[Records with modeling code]

* begin *

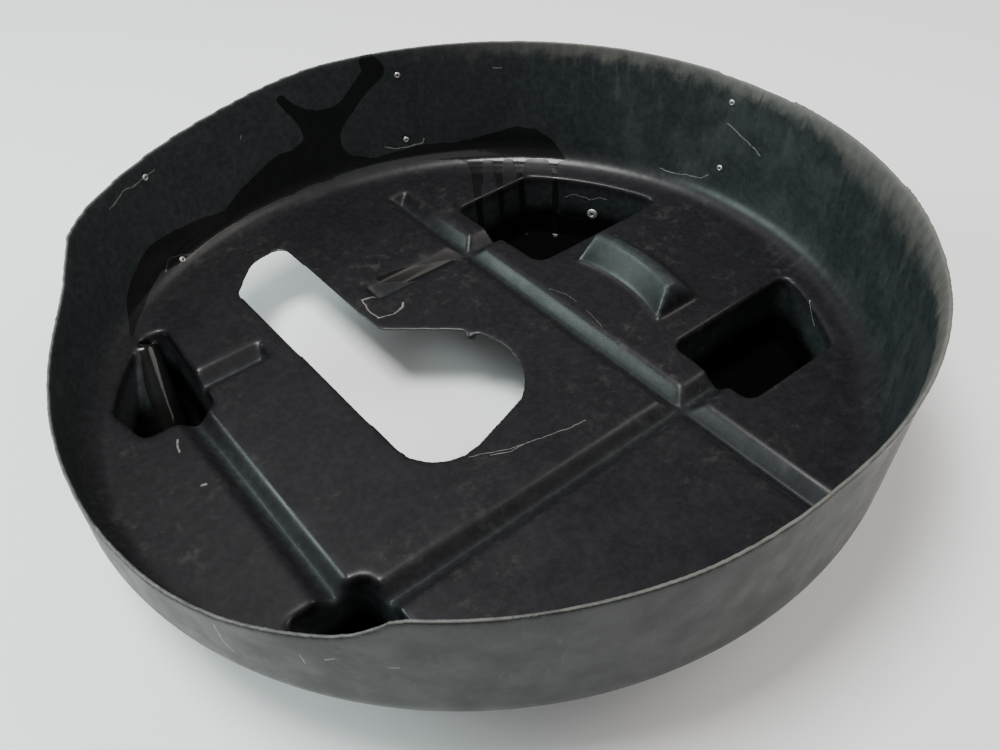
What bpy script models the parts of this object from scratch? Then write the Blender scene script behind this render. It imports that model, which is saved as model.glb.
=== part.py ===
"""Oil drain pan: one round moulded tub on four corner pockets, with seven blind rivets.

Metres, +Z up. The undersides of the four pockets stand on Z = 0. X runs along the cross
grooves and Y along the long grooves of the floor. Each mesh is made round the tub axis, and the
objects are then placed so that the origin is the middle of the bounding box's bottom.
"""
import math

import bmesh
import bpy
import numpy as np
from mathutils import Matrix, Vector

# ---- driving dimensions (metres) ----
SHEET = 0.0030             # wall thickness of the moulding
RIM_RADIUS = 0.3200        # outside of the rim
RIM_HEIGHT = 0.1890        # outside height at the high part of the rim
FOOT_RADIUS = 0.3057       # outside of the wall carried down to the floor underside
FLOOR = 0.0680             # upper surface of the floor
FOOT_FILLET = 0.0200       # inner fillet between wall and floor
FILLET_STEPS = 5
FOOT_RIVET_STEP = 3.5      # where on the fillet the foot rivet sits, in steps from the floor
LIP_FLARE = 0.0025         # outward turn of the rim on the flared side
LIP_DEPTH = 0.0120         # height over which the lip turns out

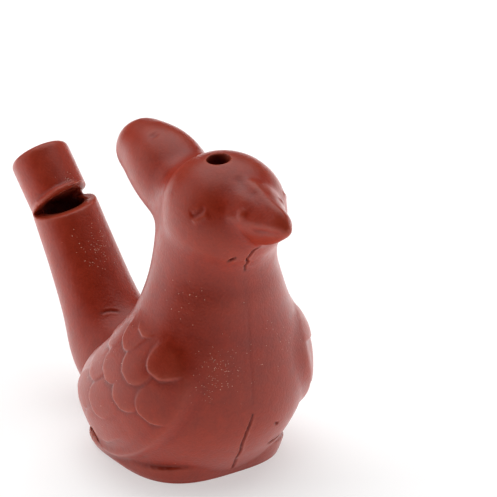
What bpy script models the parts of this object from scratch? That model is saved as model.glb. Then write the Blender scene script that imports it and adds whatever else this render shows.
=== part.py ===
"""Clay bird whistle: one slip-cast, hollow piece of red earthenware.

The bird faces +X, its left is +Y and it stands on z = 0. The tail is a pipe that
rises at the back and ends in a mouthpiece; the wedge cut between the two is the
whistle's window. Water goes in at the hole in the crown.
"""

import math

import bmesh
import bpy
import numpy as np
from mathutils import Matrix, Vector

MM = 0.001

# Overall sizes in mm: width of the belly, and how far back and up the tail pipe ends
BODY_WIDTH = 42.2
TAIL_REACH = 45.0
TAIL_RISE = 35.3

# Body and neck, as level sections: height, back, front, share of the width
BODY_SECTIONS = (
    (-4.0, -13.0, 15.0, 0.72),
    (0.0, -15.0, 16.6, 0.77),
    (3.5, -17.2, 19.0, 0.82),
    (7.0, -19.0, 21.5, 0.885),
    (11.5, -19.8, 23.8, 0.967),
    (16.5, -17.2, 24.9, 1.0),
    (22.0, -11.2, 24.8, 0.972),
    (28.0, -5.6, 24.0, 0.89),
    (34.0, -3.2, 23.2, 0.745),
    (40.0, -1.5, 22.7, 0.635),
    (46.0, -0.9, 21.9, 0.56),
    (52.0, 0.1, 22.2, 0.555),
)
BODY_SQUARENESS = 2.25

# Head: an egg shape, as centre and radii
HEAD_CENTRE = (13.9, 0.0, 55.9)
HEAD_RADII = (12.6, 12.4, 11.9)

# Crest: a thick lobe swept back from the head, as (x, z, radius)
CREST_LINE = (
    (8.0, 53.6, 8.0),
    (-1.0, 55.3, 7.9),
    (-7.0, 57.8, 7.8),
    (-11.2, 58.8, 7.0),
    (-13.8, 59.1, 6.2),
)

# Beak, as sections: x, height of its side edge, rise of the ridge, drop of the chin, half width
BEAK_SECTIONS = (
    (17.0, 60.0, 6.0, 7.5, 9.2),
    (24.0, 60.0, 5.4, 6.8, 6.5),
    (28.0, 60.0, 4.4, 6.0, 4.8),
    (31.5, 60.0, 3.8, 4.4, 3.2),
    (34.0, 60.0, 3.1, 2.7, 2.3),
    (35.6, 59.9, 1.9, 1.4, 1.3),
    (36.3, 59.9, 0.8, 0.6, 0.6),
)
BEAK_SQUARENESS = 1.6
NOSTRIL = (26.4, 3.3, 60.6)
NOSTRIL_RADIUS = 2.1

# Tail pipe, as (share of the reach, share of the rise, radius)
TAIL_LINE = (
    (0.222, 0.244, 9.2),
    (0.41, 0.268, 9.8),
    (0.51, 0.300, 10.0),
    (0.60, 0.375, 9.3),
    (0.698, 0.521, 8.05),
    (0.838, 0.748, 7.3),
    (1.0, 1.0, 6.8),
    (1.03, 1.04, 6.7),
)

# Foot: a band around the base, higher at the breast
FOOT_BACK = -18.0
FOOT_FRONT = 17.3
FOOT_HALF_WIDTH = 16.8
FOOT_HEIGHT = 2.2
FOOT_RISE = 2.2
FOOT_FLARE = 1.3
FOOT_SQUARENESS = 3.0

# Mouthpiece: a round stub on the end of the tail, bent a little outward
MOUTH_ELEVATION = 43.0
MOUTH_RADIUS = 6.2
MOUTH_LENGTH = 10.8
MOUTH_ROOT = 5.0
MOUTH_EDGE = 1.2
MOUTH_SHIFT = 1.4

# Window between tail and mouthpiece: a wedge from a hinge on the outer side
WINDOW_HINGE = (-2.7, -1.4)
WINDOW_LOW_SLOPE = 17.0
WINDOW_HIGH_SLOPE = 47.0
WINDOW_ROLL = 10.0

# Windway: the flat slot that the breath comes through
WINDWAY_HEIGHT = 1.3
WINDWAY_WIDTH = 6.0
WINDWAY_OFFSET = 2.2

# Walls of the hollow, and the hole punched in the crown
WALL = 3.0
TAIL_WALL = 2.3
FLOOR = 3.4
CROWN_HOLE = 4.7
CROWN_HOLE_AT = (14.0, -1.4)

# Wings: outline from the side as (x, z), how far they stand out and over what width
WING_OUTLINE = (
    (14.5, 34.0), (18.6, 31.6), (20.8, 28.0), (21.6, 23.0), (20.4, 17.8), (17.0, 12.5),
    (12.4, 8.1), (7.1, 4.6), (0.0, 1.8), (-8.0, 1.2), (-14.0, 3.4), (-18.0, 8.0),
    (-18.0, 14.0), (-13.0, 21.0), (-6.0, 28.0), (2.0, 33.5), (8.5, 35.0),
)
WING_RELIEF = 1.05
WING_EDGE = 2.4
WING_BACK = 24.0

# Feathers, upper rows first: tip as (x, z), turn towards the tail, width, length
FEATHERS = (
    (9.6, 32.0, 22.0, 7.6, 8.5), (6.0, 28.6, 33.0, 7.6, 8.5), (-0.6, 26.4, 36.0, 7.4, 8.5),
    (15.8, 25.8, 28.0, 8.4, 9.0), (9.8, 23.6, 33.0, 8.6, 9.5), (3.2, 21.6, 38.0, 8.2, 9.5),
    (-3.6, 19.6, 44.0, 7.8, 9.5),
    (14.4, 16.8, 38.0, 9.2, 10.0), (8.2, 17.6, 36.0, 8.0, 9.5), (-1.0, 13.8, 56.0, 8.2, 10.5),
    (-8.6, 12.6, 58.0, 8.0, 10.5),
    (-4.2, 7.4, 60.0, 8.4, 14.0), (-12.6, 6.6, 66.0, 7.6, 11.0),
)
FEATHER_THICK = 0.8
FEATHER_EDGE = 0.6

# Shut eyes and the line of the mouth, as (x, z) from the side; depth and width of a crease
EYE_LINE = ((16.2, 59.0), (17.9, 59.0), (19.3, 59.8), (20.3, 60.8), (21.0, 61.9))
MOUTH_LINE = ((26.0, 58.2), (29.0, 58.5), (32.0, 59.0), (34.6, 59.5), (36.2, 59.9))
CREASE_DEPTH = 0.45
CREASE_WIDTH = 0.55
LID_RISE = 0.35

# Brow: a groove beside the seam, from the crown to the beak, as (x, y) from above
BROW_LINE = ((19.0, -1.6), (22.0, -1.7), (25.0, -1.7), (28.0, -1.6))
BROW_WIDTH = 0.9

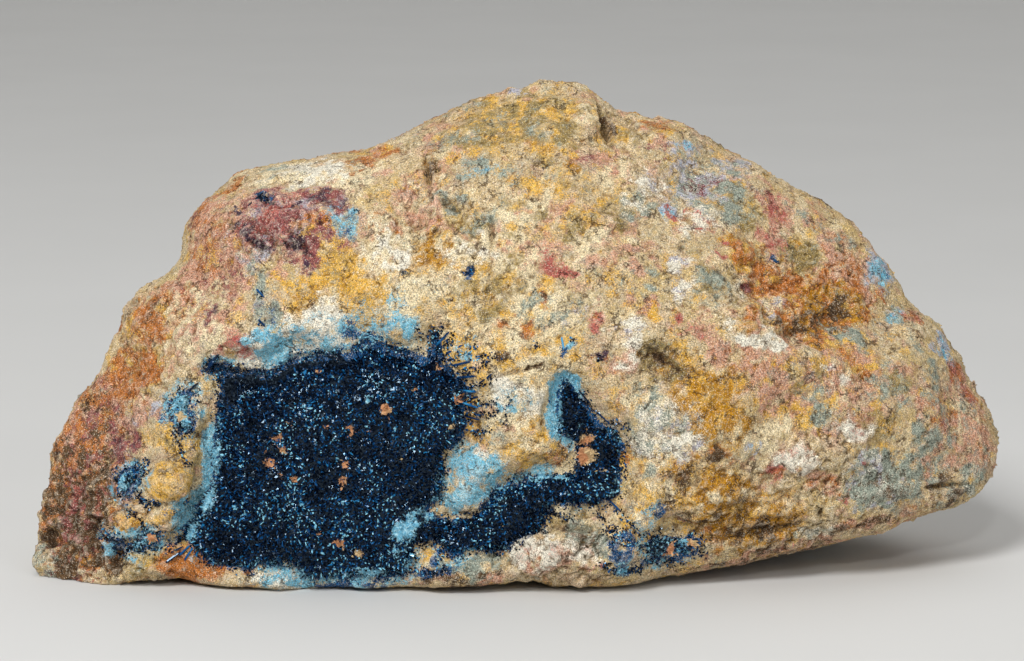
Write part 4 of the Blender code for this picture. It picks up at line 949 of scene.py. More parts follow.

* end *

Stated goal.
Copy out the whole listing exactly.

Final result.
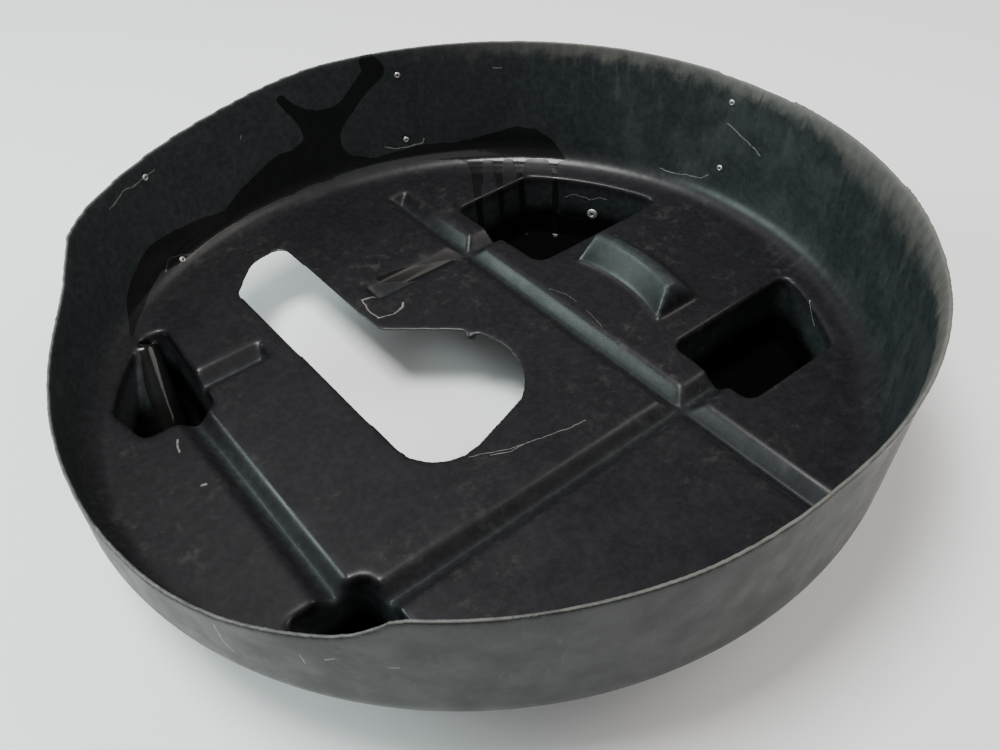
What bpy script models the parts of this object from scratch? Then write the Blender scene script behind this render. It imports that model, which is saved as model.glb.
=== part.py ===
"""Oil drain pan: one round moulded tub on four corner pockets, with seven blind rivets.

Metres, +Z up. The undersides of the four pockets stand on Z = 0. X runs along the cross
grooves and Y along the long grooves of the floor. Each mesh is made round the tub axis, and the
objects are then placed so that the origin is the middle of the bounding box's bottom.
"""
import math

import bmesh
import bpy
import numpy as np
from mathutils import Matrix, Vector

# ---- driving dimensions (metres) ----
SHEET = 0.0030             # wall thickness of the moulding
RIM_RADIUS = 0.3200        # outside of the rim
RIM_HEIGHT = 0.1890        # outside height at the high part of the rim
FOOT_RADIUS = 0.3057       # outside of the wall carried down to the floor underside
FLOOR = 0.0680             # upper surface of the floor
FOOT_FILLET = 0.0200       # inner fillet between wall and floor
FILLET_STEPS = 5
FOOT_RIVET_STEP = 3.5      # where on the fillet the foot rivet sits, in steps from the floor
LIP_FLARE = 0.0025         # outward turn of the rim on the flared side
LIP_DEPTH = 0.0120         # height over which the lip turns out

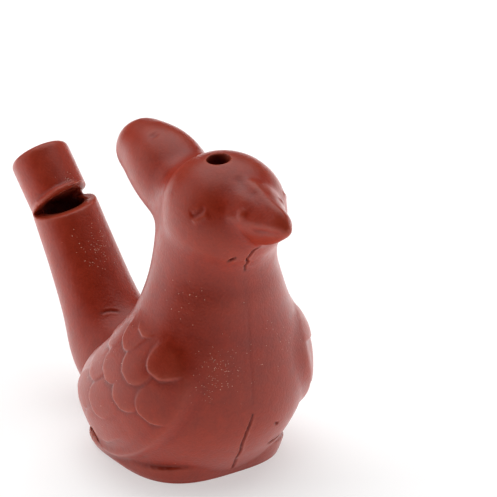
What bpy script models the parts of this object from scratch? That model is saved as model.glb. Then write the Blender scene script that imports it and adds whatever else this render shows.
=== part.py ===
"""Clay bird whistle: one slip-cast, hollow piece of red earthenware.

The bird faces +X, its left is +Y and it stands on z = 0. The tail is a pipe that
rises at the back and ends in a mouthpiece; the wedge cut between the two is the
whistle's window. Water goes in at the hole in the crown.
"""

import math

import bmesh
import bpy
import numpy as np
from mathutils import Matrix, Vector

MM = 0.001

# Overall sizes in mm: width of the belly, and how far back and up the tail pipe ends
BODY_WIDTH = 42.2
TAIL_REACH = 45.0
TAIL_RISE = 35.3

# Body and neck, as level sections: height, back, front, share of the width
BODY_SECTIONS = (
    (-4.0, -13.0, 15.0, 0.72),
    (0.0, -15.0, 16.6, 0.77),
    (3.5, -17.2, 19.0, 0.82),
    (7.0, -19.0, 21.5, 0.885),
    (11.5, -19.8, 23.8, 0.967),
    (16.5, -17.2, 24.9, 1.0),
    (22.0, -11.2, 24.8, 0.972),
    (28.0, -5.6, 24.0, 0.89),
    (34.0, -3.2, 23.2, 0.745),
    (40.0, -1.5, 22.7, 0.635),
    (46.0, -0.9, 21.9, 0.56),
    (52.0, 0.1, 22.2, 0.555),
)
BODY_SQUARENESS = 2.25

# Head: an egg shape, as centre and radii
HEAD_CENTRE = (13.9, 0.0, 55.9)
HEAD_RADII = (12.6, 12.4, 11.9)

# Crest: a thick lobe swept back from the head, as (x, z, radius)
CREST_LINE = (
    (8.0, 53.6, 8.0),
    (-1.0, 55.3, 7.9),
    (-7.0, 57.8, 7.8),
    (-11.2, 58.8, 7.0),
    (-13.8, 59.1, 6.2),
)

# Beak, as sections: x, height of its side edge, rise of the ridge, drop of the chin, half width
BEAK_SECTIONS = (
    (17.0, 60.0, 6.0, 7.5, 9.2),
    (24.0, 60.0, 5.4, 6.8, 6.5),
    (28.0, 60.0, 4.4, 6.0, 4.8),
    (31.5, 60.0, 3.8, 4.4, 3.2),
    (34.0, 60.0, 3.1, 2.7, 2.3),
    (35.6, 59.9, 1.9, 1.4, 1.3),
    (36.3, 59.9, 0.8, 0.6, 0.6),
)
BEAK_SQUARENESS = 1.6
NOSTRIL = (26.4, 3.3, 60.6)
NOSTRIL_RADIUS = 2.1

# Tail pipe, as (share of the reach, share of the rise, radius)
TAIL_LINE = (
    (0.222, 0.244, 9.2),
    (0.41, 0.268, 9.8),
    (0.51, 0.300, 10.0),
    (0.60, 0.375, 9.3),
    (0.698, 0.521, 8.05),
    (0.838, 0.748, 7.3),
    (1.0, 1.0, 6.8),
    (1.03, 1.04, 6.7),
)

# Foot: a band around the base, higher at the breast
FOOT_BACK = -18.0
FOOT_FRONT = 17.3
FOOT_HALF_WIDTH = 16.8
FOOT_HEIGHT = 2.2
FOOT_RISE = 2.2
FOOT_FLARE = 1.3
FOOT_SQUARENESS = 3.0

# Mouthpiece: a round stub on the end of the tail, bent a little outward
MOUTH_ELEVATION = 43.0
MOUTH_RADIUS = 6.2
MOUTH_LENGTH = 10.8
MOUTH_ROOT = 5.0
MOUTH_EDGE = 1.2
MOUTH_SHIFT = 1.4

# Window between tail and mouthpiece: a wedge from a hinge on the outer side
WINDOW_HINGE = (-2.7, -1.4)
WINDOW_LOW_SLOPE = 17.0
WINDOW_HIGH_SLOPE = 47.0
WINDOW_ROLL = 10.0

# Windway: the flat slot that the breath comes through
WINDWAY_HEIGHT = 1.3
WINDWAY_WIDTH = 6.0
WINDWAY_OFFSET = 2.2

# Walls of the hollow, and the hole punched in the crown
WALL = 3.0
TAIL_WALL = 2.3
FLOOR = 3.4
CROWN_HOLE = 4.7
CROWN_HOLE_AT = (14.0, -1.4)

# Wings: outline from the side as (x, z), how far they stand out and over what width
WING_OUTLINE = (
    (14.5, 34.0), (18.6, 31.6), (20.8, 28.0), (21.6, 23.0), (20.4, 17.8), (17.0, 12.5),
    (12.4, 8.1), (7.1, 4.6), (0.0, 1.8), (-8.0, 1.2), (-14.0, 3.4), (-18.0, 8.0),
    (-18.0, 14.0), (-13.0, 21.0), (-6.0, 28.0), (2.0, 33.5), (8.5, 35.0),
)
WING_RELIEF = 1.05
WING_EDGE = 2.4
WING_BACK = 24.0

# Feathers, upper rows first: tip as (x, z), turn towards the tail, width, length
FEATHERS = (
    (9.6, 32.0, 22.0, 7.6, 8.5), (6.0, 28.6, 33.0, 7.6, 8.5), (-0.6, 26.4, 36.0, 7.4, 8.5),
    (15.8, 25.8, 28.0, 8.4, 9.0), (9.8, 23.6, 33.0, 8.6, 9.5), (3.2, 21.6, 38.0, 8.2, 9.5),
    (-3.6, 19.6, 44.0, 7.8, 9.5),
    (14.4, 16.8, 38.0, 9.2, 10.0), (8.2, 17.6, 36.0, 8.0, 9.5), (-1.0, 13.8, 56.0, 8.2, 10.5),
    (-8.6, 12.6, 58.0, 8.0, 10.5),
    (-4.2, 7.4, 60.0, 8.4, 14.0), (-12.6, 6.6, 66.0, 7.6, 11.0),
)
FEATHER_THICK = 0.8
FEATHER_EDGE = 0.6

# Shut eyes and the line of the mouth, as (x, z) from the side; depth and width of a crease
EYE_LINE = ((16.2, 59.0), (17.9, 59.0), (19.3, 59.8), (20.3, 60.8), (21.0, 61.9))
MOUTH_LINE = ((26.0, 58.2), (29.0, 58.5), (32.0, 59.0), (34.6, 59.5), (36.2, 59.9))
CREASE_DEPTH = 0.45
CREASE_WIDTH = 0.55
LID_RISE = 0.35

# Brow: a groove beside the seam, from the crown to the beak, as (x, y) from above
BROW_LINE = ((19.0, -1.6), (22.0, -1.7), (25.0, -1.7), (28.0, -1.6))
BROW_WIDTH = 0.9

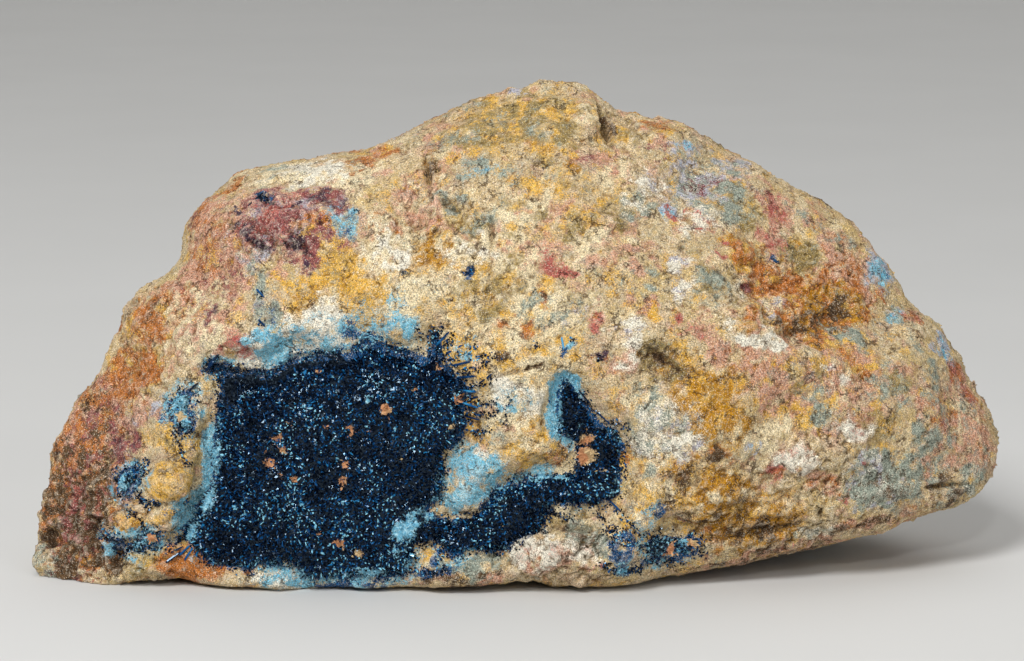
Write part 4 of the Blender code for this picture. It picks up at line 949 of scene.py. More parts follow.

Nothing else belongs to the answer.